Longtemps, l’analyse SWOT a été l’outil de base de tout raisonnement stratégique. Quatre cases pour poser une réflexion claire : forces, faiblesses, opportunités, menaces. Mais en 2025, cette clarté se heurte à la brutalité du réel.
En Allemagne, l'instabilité politique a atteint un sommet avec l'élection de Friedrich Merz au poste de chancelier le 6 mai, après une première tentative infructueuse au Bundestag, révélant une coalition fragile et une montée en puissance de l'extrême droite, l'AfD, qui a obtenu un score historique de près de 21 % aux élections fédérales de février.
Aux États-Unis, le président Donald Trump a imposé des droits de douane massifs sur les importations européennes, provoquant une crise commerciale transatlantique. De plus, ses déclarations remettant en cause l'engagement des États-Unis envers l'OTAN ont semé le doute parmi les alliés européens.
Dans un tel contexte, peut-on encore croire à la pertinence de matrices conçues pour un monde stable ?
Le chaos fait éclater les cases
Le SWOT suppose que l’on peut identifier durablement ce qui est une menace ou une opportunité. Mais dans un monde instable, ces catégories basculent sans prévenir. La montée en puissance de l’IA générative, bouleverse les rapports de force sectoriels en quelques semaines. Une compétence considérée comme une force hier devient un handicap aujourd’hui. Une technologie marginale devient une menace systémique demain. La logique du SWOT est menacée non pas parce qu’elle est fausse, mais parce qu’elle est trop lente.

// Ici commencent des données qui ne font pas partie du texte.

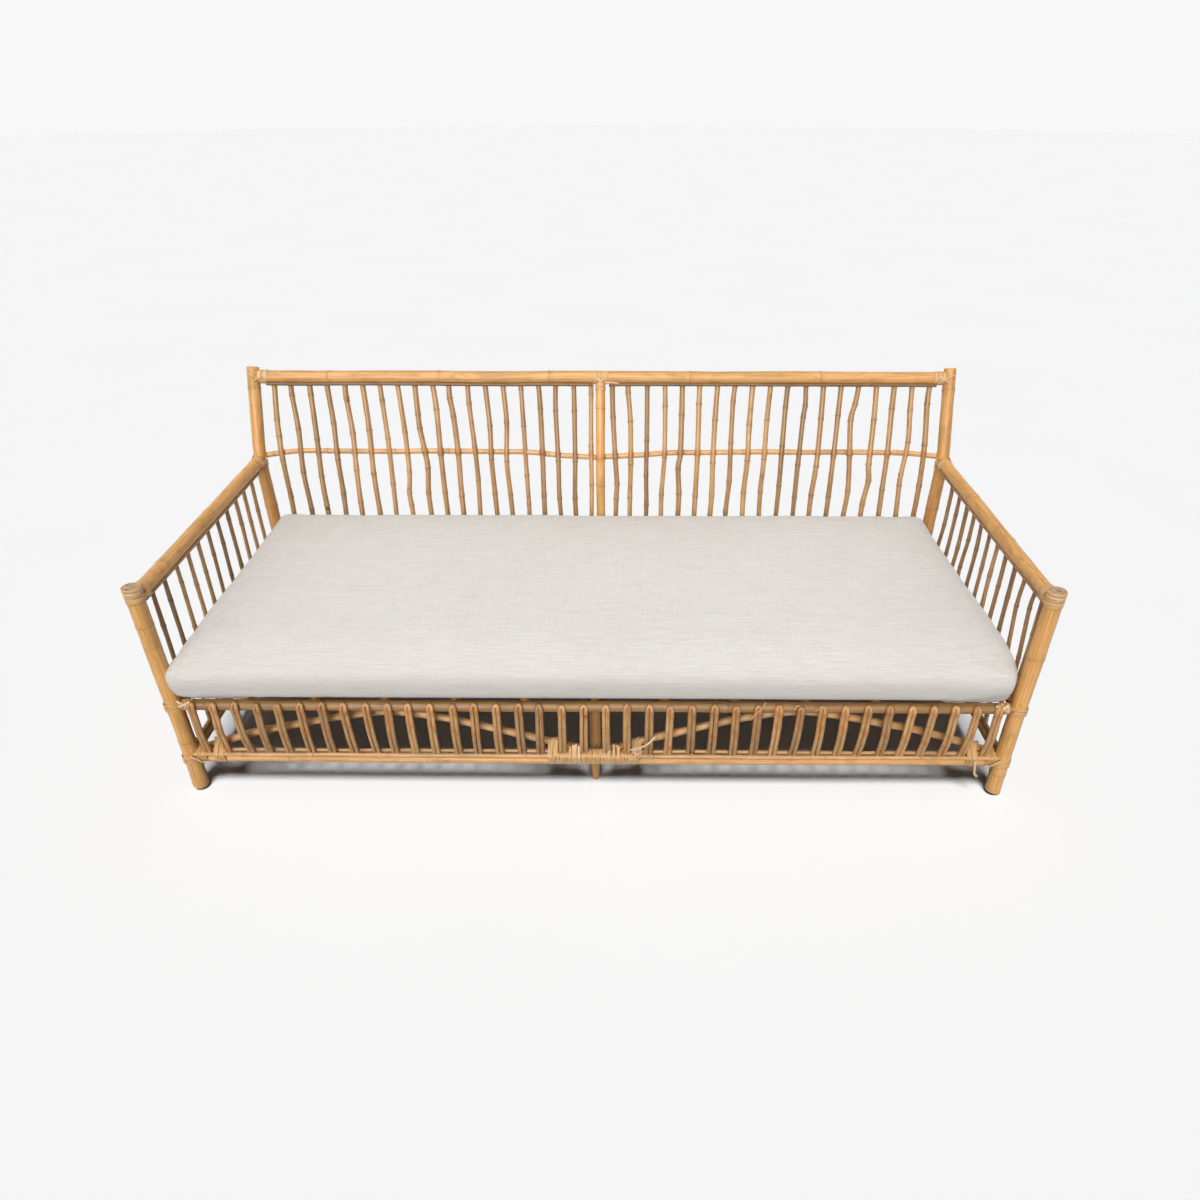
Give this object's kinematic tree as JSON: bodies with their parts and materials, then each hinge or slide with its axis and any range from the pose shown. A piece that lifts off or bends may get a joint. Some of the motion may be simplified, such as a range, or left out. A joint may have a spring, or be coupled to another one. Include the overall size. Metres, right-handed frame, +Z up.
{
  "type": "daybed",
  "caption": "Rattan daybed with a leaning cane back, open cane arms, a low cane apron with arched braces, cane-bound joints and a loose linen mattress.",
  "frame": {"origin": "on the floor, under the middle of the bounding box", "axes": "+X along the length, towards the right-hand arm as seen from the open front; +Y from the open front to the back; +Z up"},
  "size_m": [2.0054, 0.9353, 0.7848],
  "materials": {
    "rattan_pole": "satin",
    "rattan_cane": "satin",
    "cane_binding": "matte",
    "linen_cover": "matte"
  },
  "bodies": {
    "frame": {"arch_brace_left": "rattan_cane", "arch_brace_right": "rattan_cane", "arm_canes_left": "rattan_cane", "arm_canes_right": "rattan_cane", "arm_end_binding_left": "cane_binding", "arm_end_binding_right": "cane_binding", "arm_rail_left": "rattan_pole", "arm_rail_right": "rattan_pole", "back_apron_canes": "rattan_cane", "back_bottom_rail": "rattan_pole", "back_canes_left": "rattan_cane", "back_canes_right": "rattan_cane", "back_post_left": "rattan_pole", "back_post_right": "rattan_pole", "back_seat_rail": "rattan_pole", "back_top_rail": "rattan_pole", "centre_back_leg": "rattan_pole", "centre_back_post": "rattan_pole", "centre_binding_inner_left": "cane_binding", "centre_binding_inner_right": "cane_binding", "centre_binding_outer_left": "cane_binding", "centre_binding_outer_right": "cane_binding", "centre_front_leg": "rattan_pole", "corner_binding_inner_left": "cane_binding", "corner_binding_inner_right": "cane_binding", "corner_binding_outer_left": "cane_binding", "corner_binding_outer_right": "cane_binding", "front_apron_canes": "rattan_cane", "front_bottom_rail": "rattan_pole", "front_post_left": "rattan_pole", "front_post_right": "rattan_pole", "front_seat_rail": "rattan_pole", "post_top_binding_left": "cane_binding", "post_top_binding_right": "cane_binding", "seat_pole_01": "rattan_pole", "seat_pole_02": "rattan_pole", "seat_pole_03": "rattan_pole", "seat_pole_04": "rattan_pole", "seat_pole_05": "rattan_pole", "seat_pole_06": "rattan_pole", "seat_pole_07": "rattan_pole", "seat_pole_08": "rattan_pole", "seat_pole_09": "rattan_pole", "seat_pole_10": "rattan_pole", "seat_pole_11": "rattan_pole", "seat_rail_binding_left": "cane_binding", "seat_rail_binding_right": "cane_binding", "side_apron_canes_left": "rattan_cane", "side_apron_canes_right": "rattan_cane", "side_bottom_rail_left": "rattan_pole", "side_bottom_rail_right": "rattan_pole", "side_seat_rail_left": "rattan_pole", "side_seat_rail_right": "rattan_pole", "top_rail_binding_centre": "cane_binding", "top_rail_binding_left": "cane_binding", "top_rail_binding_right": "cane_binding"},
    "mattress": {"mattress": "linen_cover"}
  },
  "joints": [
    {"name": "mattress_lift", "type": "slide", "parent": "frame", "child": "mattress", "axis": [0, 0, 1], "range_m": [0, 0.5]}
  ]
}
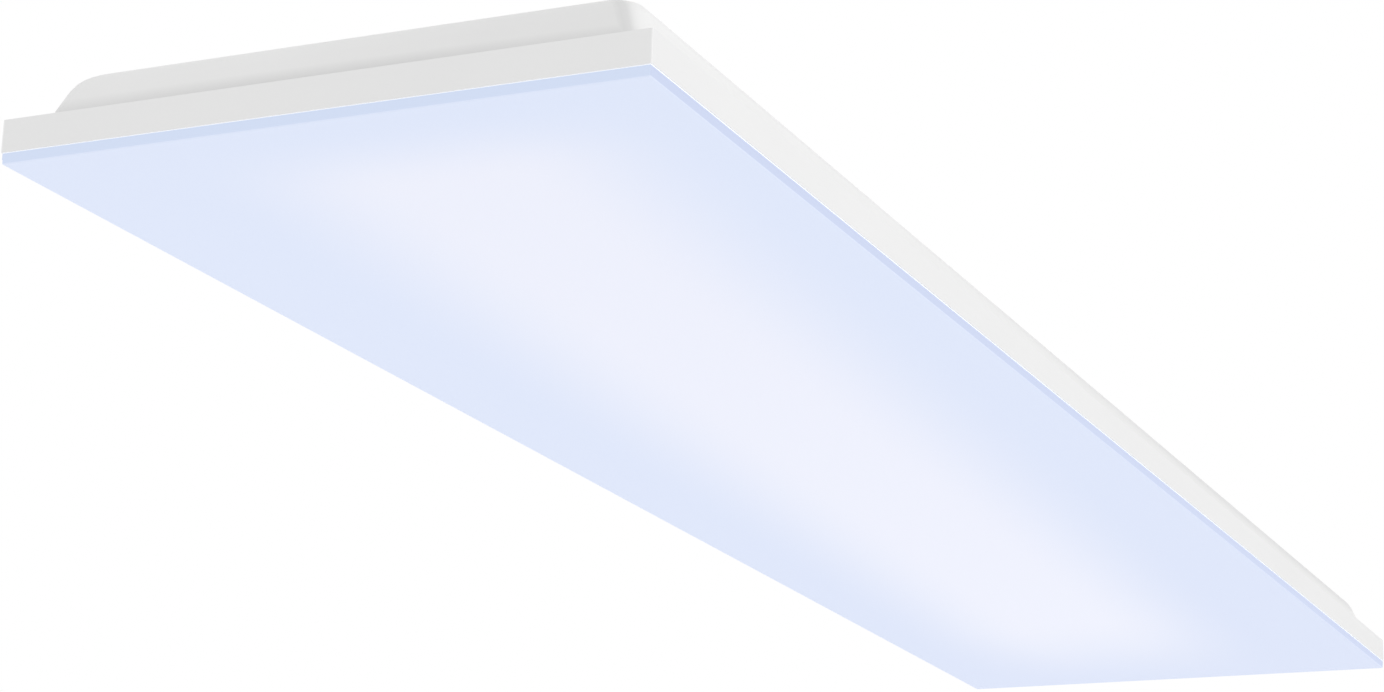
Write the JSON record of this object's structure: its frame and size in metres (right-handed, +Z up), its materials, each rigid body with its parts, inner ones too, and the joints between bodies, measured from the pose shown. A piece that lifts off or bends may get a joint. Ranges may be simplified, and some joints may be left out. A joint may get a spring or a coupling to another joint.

Du diagnostic au radar stratégique
Faut-il pour autant enterrer le SWOT ? Non. Il reste utile, à condition d’en changer radicalement l’usage. Plutôt qu’un outil de planification figée, il doit devenir un scanner stratégique, un cadre de scénarisation. Chaque case doit intégrer des hypothèses multiples : que devient cette force si l’euro chute ? Quelle menace si l’UE implose politiquement, comme le laissent craindre les tensions budgétaires dans certains pays ? La matrice devient vivante, mobile, discutée collectivement, mise à jour en temps réel.
Le SWOT : un outil, pas une religion
Dans un monde devenu illisible, les émotions remplacent la raison, comme le souligne Dominique Moïsi. Individus comme entreprises cherchent des repères dans l’instinct plutôt que dans l’analyse. Le SWOT, dans ce chaos, ne peut survivre qu’à une condition : cesser d’être une grille sacrée. Il doit devenir une arme critique, souple, interrogative, en perpétuelle révision. Sinon, il ne sera qu’un rituel vide dans un monde bousculé en permanence.
Du tableau figé au radar dynamique
Pour rester pertinent, chaque case de la matrice doit être pensée comme un espace de controverse : une force peut devenir une faiblesse sous contrainte géopolitique ; une opportunité peut se muer en menace avec un choc réglementaire. Le SWOT de demain n’est pas un tableau figé, mais un radar en boucle continue, nourri par la veille, la controverse, et l’anticipation. Il ne donne plus des réponses, il force à se poser les questions les plus impertinentes.